• **Written instruction**
Set down each line from the one containing "top_shell();" to the one containing "zip(*points))), Vector(map(max, zip(*points)))", inclusive, exactly as written and with nothing further.

• **Supplied information**
┌────────
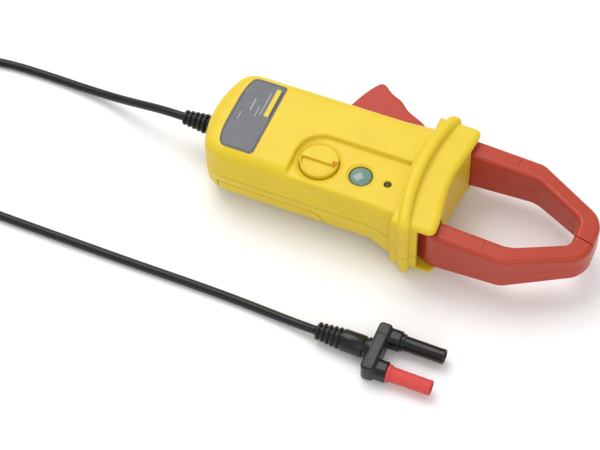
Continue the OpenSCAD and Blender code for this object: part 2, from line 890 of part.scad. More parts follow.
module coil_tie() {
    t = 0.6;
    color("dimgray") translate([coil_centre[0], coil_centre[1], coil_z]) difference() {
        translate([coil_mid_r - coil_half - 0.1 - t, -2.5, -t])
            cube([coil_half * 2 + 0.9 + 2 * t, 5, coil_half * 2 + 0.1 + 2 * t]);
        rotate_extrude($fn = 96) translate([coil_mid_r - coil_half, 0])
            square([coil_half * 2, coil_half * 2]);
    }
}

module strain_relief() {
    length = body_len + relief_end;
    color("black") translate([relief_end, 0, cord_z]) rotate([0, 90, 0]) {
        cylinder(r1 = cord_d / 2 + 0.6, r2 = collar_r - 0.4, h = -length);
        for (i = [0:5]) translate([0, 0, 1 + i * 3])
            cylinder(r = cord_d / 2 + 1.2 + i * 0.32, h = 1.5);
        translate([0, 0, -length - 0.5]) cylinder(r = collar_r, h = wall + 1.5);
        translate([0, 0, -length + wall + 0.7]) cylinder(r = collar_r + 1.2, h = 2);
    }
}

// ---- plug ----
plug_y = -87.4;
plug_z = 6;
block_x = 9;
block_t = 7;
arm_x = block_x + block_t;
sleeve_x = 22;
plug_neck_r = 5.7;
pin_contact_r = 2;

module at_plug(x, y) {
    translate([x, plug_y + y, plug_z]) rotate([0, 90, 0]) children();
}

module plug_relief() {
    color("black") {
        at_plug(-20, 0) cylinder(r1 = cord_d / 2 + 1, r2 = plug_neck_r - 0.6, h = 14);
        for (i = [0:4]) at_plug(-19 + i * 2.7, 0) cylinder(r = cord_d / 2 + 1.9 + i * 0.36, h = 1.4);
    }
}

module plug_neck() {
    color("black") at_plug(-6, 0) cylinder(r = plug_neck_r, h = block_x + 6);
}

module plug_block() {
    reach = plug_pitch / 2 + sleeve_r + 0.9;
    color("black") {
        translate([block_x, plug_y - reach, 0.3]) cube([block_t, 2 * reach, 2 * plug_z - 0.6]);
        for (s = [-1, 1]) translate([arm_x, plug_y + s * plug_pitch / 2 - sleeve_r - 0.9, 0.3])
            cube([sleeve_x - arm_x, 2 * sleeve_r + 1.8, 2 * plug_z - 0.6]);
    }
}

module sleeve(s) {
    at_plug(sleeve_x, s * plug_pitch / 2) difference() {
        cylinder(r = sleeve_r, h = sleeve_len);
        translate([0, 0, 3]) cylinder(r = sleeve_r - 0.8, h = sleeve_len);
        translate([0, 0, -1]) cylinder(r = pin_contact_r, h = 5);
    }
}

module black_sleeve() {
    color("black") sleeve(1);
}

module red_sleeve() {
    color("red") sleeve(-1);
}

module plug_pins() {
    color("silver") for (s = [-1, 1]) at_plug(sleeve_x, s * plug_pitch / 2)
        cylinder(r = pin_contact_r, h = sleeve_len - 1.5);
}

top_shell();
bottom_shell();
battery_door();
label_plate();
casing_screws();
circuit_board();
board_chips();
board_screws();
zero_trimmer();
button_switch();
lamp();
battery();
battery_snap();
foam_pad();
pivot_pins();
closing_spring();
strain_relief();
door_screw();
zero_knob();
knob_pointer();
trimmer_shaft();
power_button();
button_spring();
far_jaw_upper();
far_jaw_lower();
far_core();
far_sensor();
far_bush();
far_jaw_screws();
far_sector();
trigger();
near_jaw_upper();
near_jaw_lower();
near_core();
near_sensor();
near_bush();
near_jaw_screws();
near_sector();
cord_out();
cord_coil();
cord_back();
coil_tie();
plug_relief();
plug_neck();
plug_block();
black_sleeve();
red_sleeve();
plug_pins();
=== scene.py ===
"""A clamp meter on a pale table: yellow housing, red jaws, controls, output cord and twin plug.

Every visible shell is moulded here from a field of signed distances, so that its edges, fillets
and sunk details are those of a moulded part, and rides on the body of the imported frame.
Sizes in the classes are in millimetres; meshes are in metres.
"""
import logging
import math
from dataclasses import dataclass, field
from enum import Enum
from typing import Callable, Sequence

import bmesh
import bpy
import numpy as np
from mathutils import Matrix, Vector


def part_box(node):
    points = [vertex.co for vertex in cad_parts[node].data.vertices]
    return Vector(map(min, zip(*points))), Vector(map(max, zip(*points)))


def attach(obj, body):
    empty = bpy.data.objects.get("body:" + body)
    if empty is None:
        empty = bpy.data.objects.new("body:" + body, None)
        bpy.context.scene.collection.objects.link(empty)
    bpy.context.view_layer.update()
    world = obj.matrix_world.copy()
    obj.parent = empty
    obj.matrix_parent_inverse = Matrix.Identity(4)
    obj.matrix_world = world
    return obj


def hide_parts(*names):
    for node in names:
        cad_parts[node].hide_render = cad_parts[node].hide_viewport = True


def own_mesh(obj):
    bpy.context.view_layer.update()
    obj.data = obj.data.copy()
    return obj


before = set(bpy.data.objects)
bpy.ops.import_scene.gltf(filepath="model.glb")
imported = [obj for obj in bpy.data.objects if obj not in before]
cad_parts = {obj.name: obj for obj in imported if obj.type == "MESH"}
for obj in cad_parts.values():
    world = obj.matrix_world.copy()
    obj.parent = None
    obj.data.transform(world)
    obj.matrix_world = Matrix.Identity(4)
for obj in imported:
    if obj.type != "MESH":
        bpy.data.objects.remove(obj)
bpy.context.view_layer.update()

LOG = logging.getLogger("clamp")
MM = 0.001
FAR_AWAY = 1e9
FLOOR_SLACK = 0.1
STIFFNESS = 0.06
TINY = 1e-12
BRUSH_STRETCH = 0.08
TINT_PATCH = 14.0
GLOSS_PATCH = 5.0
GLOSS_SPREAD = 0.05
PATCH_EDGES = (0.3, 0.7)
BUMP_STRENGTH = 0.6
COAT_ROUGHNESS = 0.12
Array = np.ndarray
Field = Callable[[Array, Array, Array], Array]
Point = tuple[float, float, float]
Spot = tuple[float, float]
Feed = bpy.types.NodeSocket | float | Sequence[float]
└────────
• **Response**
top_shell();
bottom_shell();
battery_door();
label_plate();
casing_screws();
circuit_board();
board_chips();
board_screws();
zero_trimmer();
button_switch();
lamp();
battery();
battery_snap();
foam_pad();
pivot_pins();
closing_spring();
strain_relief();
door_screw();
zero_knob();
knob_pointer();
trimmer_shaft();
power_button();
button_spring();
far_jaw_upper();
far_jaw_lower();
far_core();
far_sensor();
far_bush();
far_jaw_screws();
far_sector();
trigger();
near_jaw_upper();
near_jaw_lower();
near_core();
near_sensor();
near_bush();
near_jaw_screws();
near_sector();
cord_out();
cord_coil();
cord_back();
coil_tie();
plug_relief();
plug_neck();
plug_block();
black_sleeve();
red_sleeve();
plug_pins();
=== scene.py ===
"""A clamp meter on a pale table: yellow housing, red jaws, controls, output cord and twin plug.

Every visible shell is moulded here from a field of signed distances, so that its edges, fillets
and sunk details are those of a moulded part, and rides on the body of the imported frame.
Sizes in the classes are in millimetres; meshes are in metres.
"""
import logging
import math
from dataclasses import dataclass, field
from enum import Enum
from typing import Callable, Sequence

import bmesh
import bpy
import numpy as np
from mathutils import Matrix, Vector


def part_box(node):
    points = [vertex.co for vertex in cad_parts[node].data.vertices]
    return Vector(map(min, zip(*points))), Vector(map(max, zip(*points)))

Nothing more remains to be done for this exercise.